East Fork one of Nevada’s five heart-safe communities
The sunset of the Jacks Valley Volunteer Fire Department contributed to the purchase of one of five new automated external defibrillators.
Jacks Valley volunteers were looking for a way to close out their accounts and provide a legacy for the department.
The value of having an available defibrillator was punctuated when a former member of the department, who works as a supervisor in Douglas County Dispatch, suffered a heart attack.
East Fork Deputy Chief Dave Fogerson said the 40-year-old man experienced chest pain, but didn’t want to go to the doctor.

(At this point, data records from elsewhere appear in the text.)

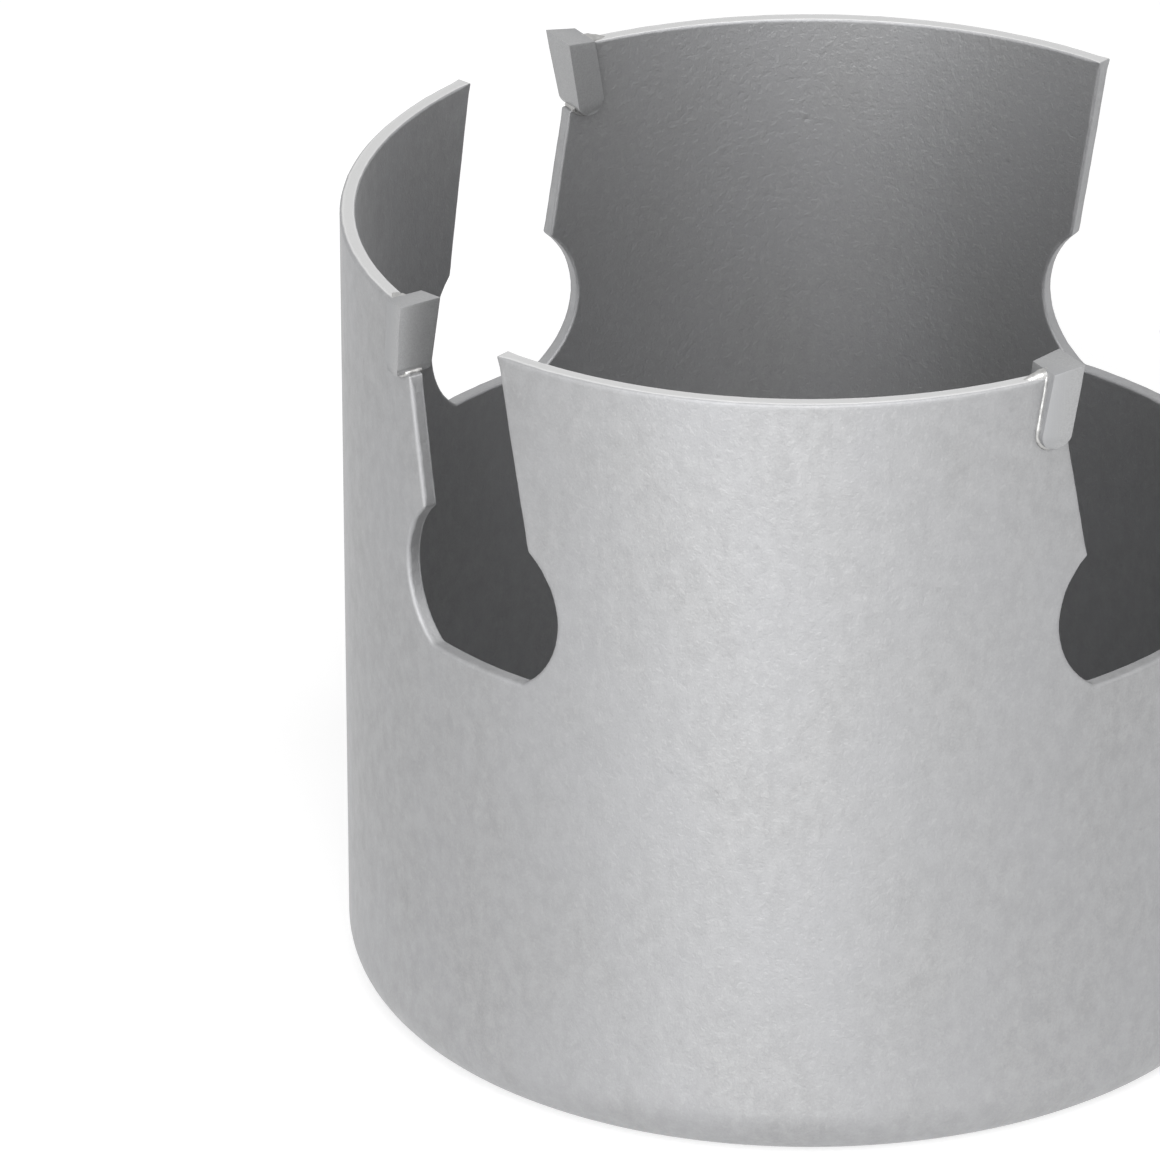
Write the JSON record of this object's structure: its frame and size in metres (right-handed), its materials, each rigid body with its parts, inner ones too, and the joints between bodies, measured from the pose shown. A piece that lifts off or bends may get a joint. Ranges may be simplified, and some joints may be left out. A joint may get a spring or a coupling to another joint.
{
  "type": "hole saw",
  "caption": "Carbide-tipped hole saw cup: a deep steel cup with leaning key-shaped slots, brazed tips at the rim and a threaded base for an arbor.",
  "frame": {"origin": "centre of the base's outer face", "axes": "+Z along the axis from the base towards the teeth; one slot is centred on each of +X, +Y, -X and -Y"},
  "size_m": [0.0668, 0.0668, 0.0598],
  "materials": {
    "blasted_steel": "fine bead-blasted, satin",
    "turned_steel": "turned, lightly oiled",
    "carbide": "ground tungsten carbide, dull"
  },
  "bodies": {
    "root": {"cup": "blasted_steel", "threaded_hub": "turned_steel", "carbide_tip_1": "carbide", "carbide_tip_2": "carbide", "carbide_tip_3": "carbide", "carbide_tip_4": "carbide"}
  },
  "joints": []
}
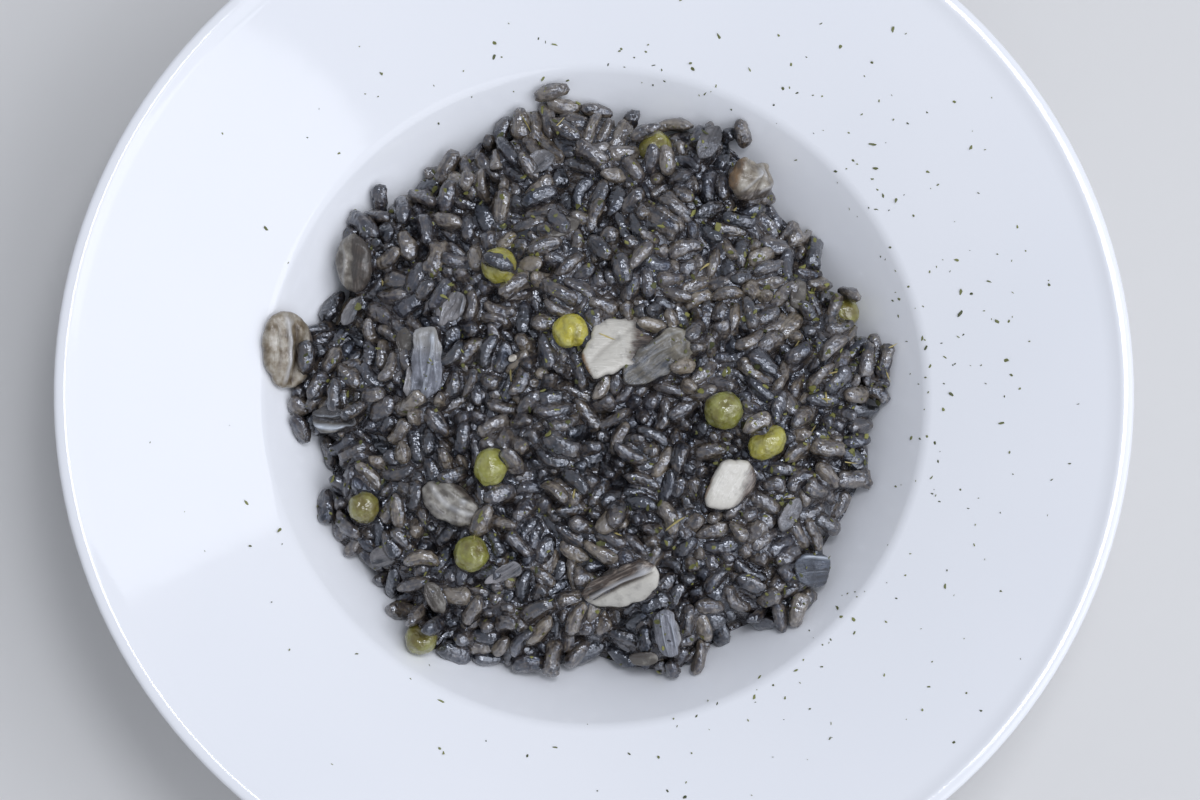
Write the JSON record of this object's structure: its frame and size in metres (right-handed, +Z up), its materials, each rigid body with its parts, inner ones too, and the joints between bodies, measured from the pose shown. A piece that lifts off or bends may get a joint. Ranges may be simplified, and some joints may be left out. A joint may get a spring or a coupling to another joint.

“His wife talked him into stopping by an East Fork Fire station,” Forgerson said. “While there, he was placed on a cardiac monitor where the firefighter-paramedics saw changes to his heart’s electrical activity indicating a heart attack was occurring. He was immediately transported to the cardiac cath lab for treatment. He left the hospital a few days later after undergoing bypass surgery because his issue was too great for treatment in the cath lab. He is back on the dispatch floor today because of the technology, professional expertise of our firefighter/paramedics, doctors, nurses and a loving wife who made him seek help.”
Fogerson said the new devices cost $40,000 each, and allows a medic to see the heart through a dozen different views, monitor oxygen and carbon monoxide levels in the blood and exhaled air, takes blood pressures and also provides electrical energy for the paramedic to alter the heart’s activity.
“Our current cache is aging in technology years: they are over 10 years old,” Fogerson said. “Every paramedic unit at East Fork maintains one of these units, including our paramedic engine companies.”
A group, led by Firefighter-Paramedic Derek Jackson, evaluated three different cardiac monitors before selecting the Zoll cardiac monitor.
Due to the district’s participation in purchasing with several regional agencies, the cost was reduced from $40,000 to $28,000 each, reflecting a total savings of $60,000 for the five units.
“Even at the reduced cost, replacement is difficult for the fire district after seeing annual reductions in revenue due to the impacts of the Affordable Care Act,” Fogerson said. “The district was extremely fortunate to receive community donations to purchase two of them. Carson City Health and Human Services was able to purchase one on a federal public preparedness grant. The second donated unit was funded by the former Jacks Valley Volunteer Fire Department.”
East Fork was able to purchase the three additional units with both budgeted funds and with additional unanticipated revenue.
“We would like to thank the former members of the Jacks Valley Volunteer Fire Department, Carson City Health and Human Services and the Board of Fire Commissioners for the donation of funds and approval of additional funds respectively, for the purchase of the five new cardiac monitors,” Fogerson said.
Douglas 911 provides hands-only CPR instructions and a list of defibrillators to send someone for one if its close to the scene.
Douglas County Sheriff’s deputies respond to all cardiac arrest calls to assist with CPR and a defibrillator if they arrive first.
“We partner with a cardiac cath lab to bring patients directly to the cath lab for immediate repair when indicated thus saving precious time,” Fogerson said.